Productive capacity is the maximum possible output of an economy. According to the United Nations Conference on Trade and Development (UNCTAD), no agreed-upon definition of maximum output exists. UNCTAD itself proposes: "the productive resources, entrepreneurial capabilities and production linkages which together determine the capacity of a country to produce goods and services." The term may also be applied to individual resources or assets; for instance the productive capacity of an area of farmland.

== Definition in more depth ==
Productive capacity has a lot in common with a production possibility frontier (PPF) that is an answer to the question what the maximum production capacity of a certain economy is which means using as many economy's resources to make the output as possible. In a standard PPF graph, two types of goods’ quantities are set. PPF expresses all the possibilities of a combination of these goods that can be maximally produced by a certain economy due to its scarce resources and creates a downward-sloping line. When a certain body reaches any point under the line, the body's production is under productive potential. When the body's combination of the two goods included in the graph reaches a point which stands on the PPF line, the body is at its maximum productivity, which creates the highest efficiency on the body. Any other situation cannot be reached because the line gives a limit to the goods’ production that is not possible to be exceeded. In the case of a productive capacity graph, on the horizontal line are defined capital goods and on the vertical line, consumer goods are stated. The functioning of the productive capacity graph is the same as for the above-mentioned PPF graph. The only possible outputs are those that lie under and on the PPF line. If an economy suffers from an under-production, thus an output point can be located under the productive potential, the economy loses its maximum potential output and spare capacity is created. That equals to the fact that the economy has a lower GDP than is possible. An economy employing all the economically active people and all the resources efficiently produces on its PPF line, therefore has the biggest GDP as possible.

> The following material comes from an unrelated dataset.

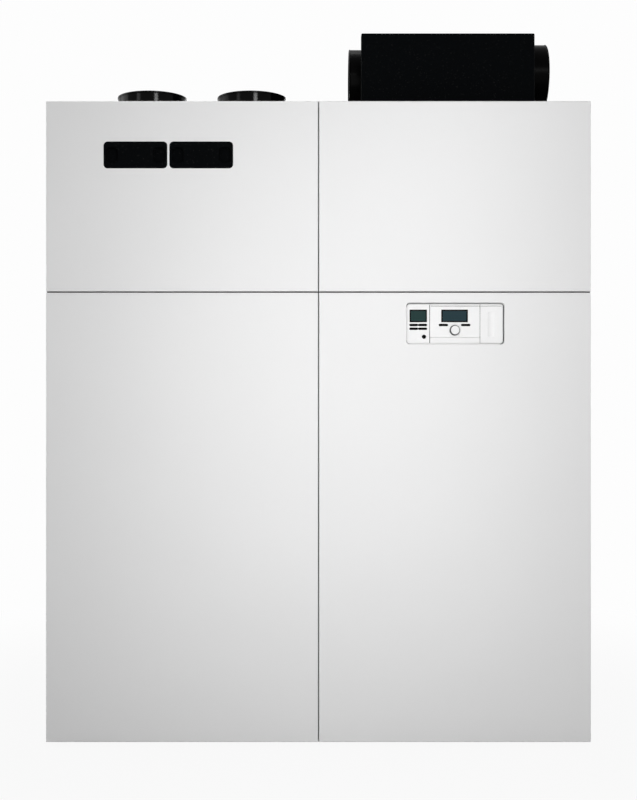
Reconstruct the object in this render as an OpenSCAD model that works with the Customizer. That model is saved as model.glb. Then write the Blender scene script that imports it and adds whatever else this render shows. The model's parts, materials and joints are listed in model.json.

== Strengthening productive capacity ==
The process of heightening productive capacity can be related to many reasons, such as:

1. Quantity of labour – The most crucial factor is how wide and how qualified is the range of an economy's labour. With more economically active people, low unemployment and a high level of human capital, the economy is more able to move its PPF to the right.
2. Labour's productivity – Closely related to education, motivation, the efficiency of work etc. People who achieve internal motivation accomplish work-related activities more than people who are bored with their work. With more effective labour, a nation has bigger potential to do their best, thus has higher output because of a positive impact on labour productivity that increases its efficiency, hence the growth of the GDP.
3. Size of capital – The number of financial resources. It includes financial assets, enterprises, machines, patents or technologies that can be used by labour in a production process. It is always good to distinguish between spending or investing that because investing capital is often related to heightening the capital. Due to this fact, enterprises, states or even the whole society could be better off.
4. Entrepreneur potential – Immeasurable potential of people in a certain state to innovate, take risks or establish new enterprises. With more entrepreneurs, there will be a more significant competition that can lead to equilibrium. Without entrepreneurs, states do not have much potential to move their productive capacity to the right.
5. Political stability – In states that are affected by armed conflict, struggle for power, mafia etc., the investment inflow is not as high as it could be without all the above-mentioned issues. Enterprises that want to extend their production to other countries often choose the states that have high political stability because they do not want to risk. The fact that direct investment from a foreign nation predominantly brings many advantages for a state that is invested in is widely known. Some of these advantages could be technology innovations, jobs creation, improving relationships between the states included in the process and many others.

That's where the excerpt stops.